Mac Eoin was examined at the police barracks by Dr Patrick Keelan of Greville Street (Oliver Plunkett Street), who determined that the bullet which had hit the prisoner missed his main artery by a shade. Mac Eoin was still in danger of death, however; there was a lingering chance that his wound might turn septic. Fr Joseph Kelly, administrator of Mullingar Parish, was called to attend to him, but Mac Eoin, ever aware of the potential for losing his life in the execution of his revolutionary duties, had already gone to Confession at Whitefriars Church before leaving Dublin the previous day.

When his condition stabilised, Mac Eoin was moved to Mountjoy pending his eventual trial, with a death penalty all but inevitable.
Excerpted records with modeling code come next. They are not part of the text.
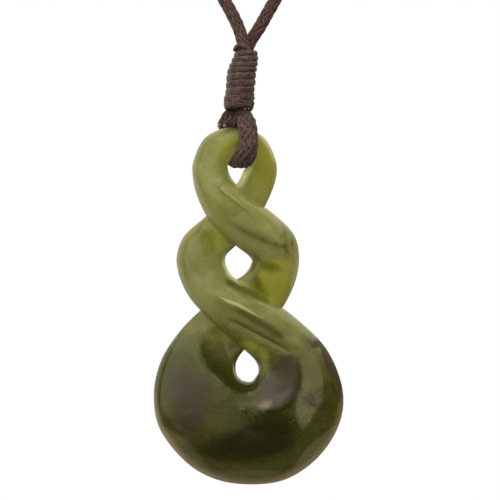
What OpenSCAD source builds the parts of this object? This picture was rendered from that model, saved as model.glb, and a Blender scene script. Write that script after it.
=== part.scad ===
/* [Stone] */
// Height of the stone
stone_height = 50; // [47:0.5:53]
// Thickness of the stone where two runs of the band cross
stone_thickness = 6; // [5.4:0.1:6.4]
// Roundness of the band's rails: 2 is an ellipse, more is squarer
rail_power = 2.3; // [2:0.1:3]
// Flat sides round each section of the band
band_sides = 22; // [16:2:28]
// Rings from one row of the band's tables to the next
band_steps = 3; // [2:1:4]

/* [Cord] */
// Diameter of the braided cord
cord_d = 1.8; // [1.6:0.05:1.85]
// Width of the cord where it bends over the stone, with its braid eased open
bend_d = 2.4; // [1.8:0.05:2.45]
// Diameter of the cord where it is squeezed through the hole of the stone
squeezed_d = 2.15; // [1.8:0.05:2.3]
// Flat sides round the cord
cord_sides = 8; // [8:1:10]

/* [Binding] */
// Rise of one turn of the binding thread
turn_pitch = 1.03; // [0.9:0.01:1.2]
// Height of the rounded back of each turn
turn_bump = 0.16; // [0:0.02:0.2]
// Clearance between the binding and the runs of cord in it
binding_gap = 0.1; // [0.06:0.02:0.12]
// Flat sides round the binding
binding_sides = 24; // [16:4:28]

/* [Hidden] */

stone_green = [0.42, 0.43, 0.22];
cord_brown = [0.27, 0.22, 0.20];
thread_brown = [0.33, 0.28, 0.25];

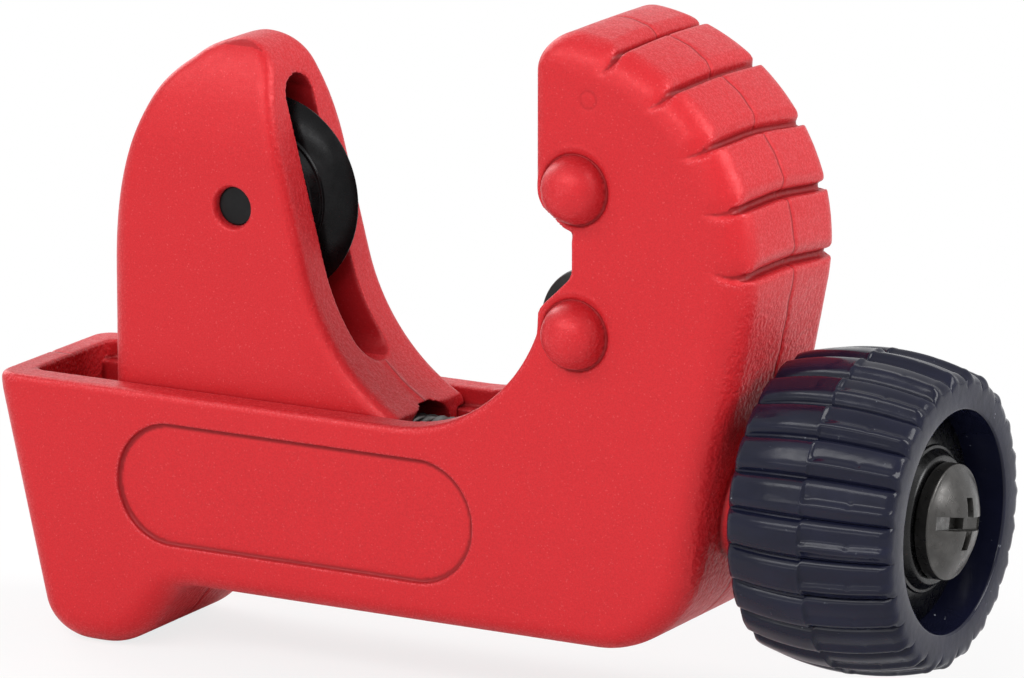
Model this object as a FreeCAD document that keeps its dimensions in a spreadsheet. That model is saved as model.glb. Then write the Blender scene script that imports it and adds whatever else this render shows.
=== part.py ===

The IRA in Mullingar – pressed into action by Collins, who was beside himself at Mac Eoin’s capture – concocted an elaborate plan to rescue the guerrilla leader at Kinnegad en route to his trial in Dublin. However, Mac Eoin’s convoy instead went to the city via Athboy, and the plan was abandoned.

After many petitions for his release, the ‘blacksmith of Ballinalee’ was eventually freed after Collins applied the requisite pressure on the British side during the 1921 peace negotiations, and went on to many decades of service to the Irish state.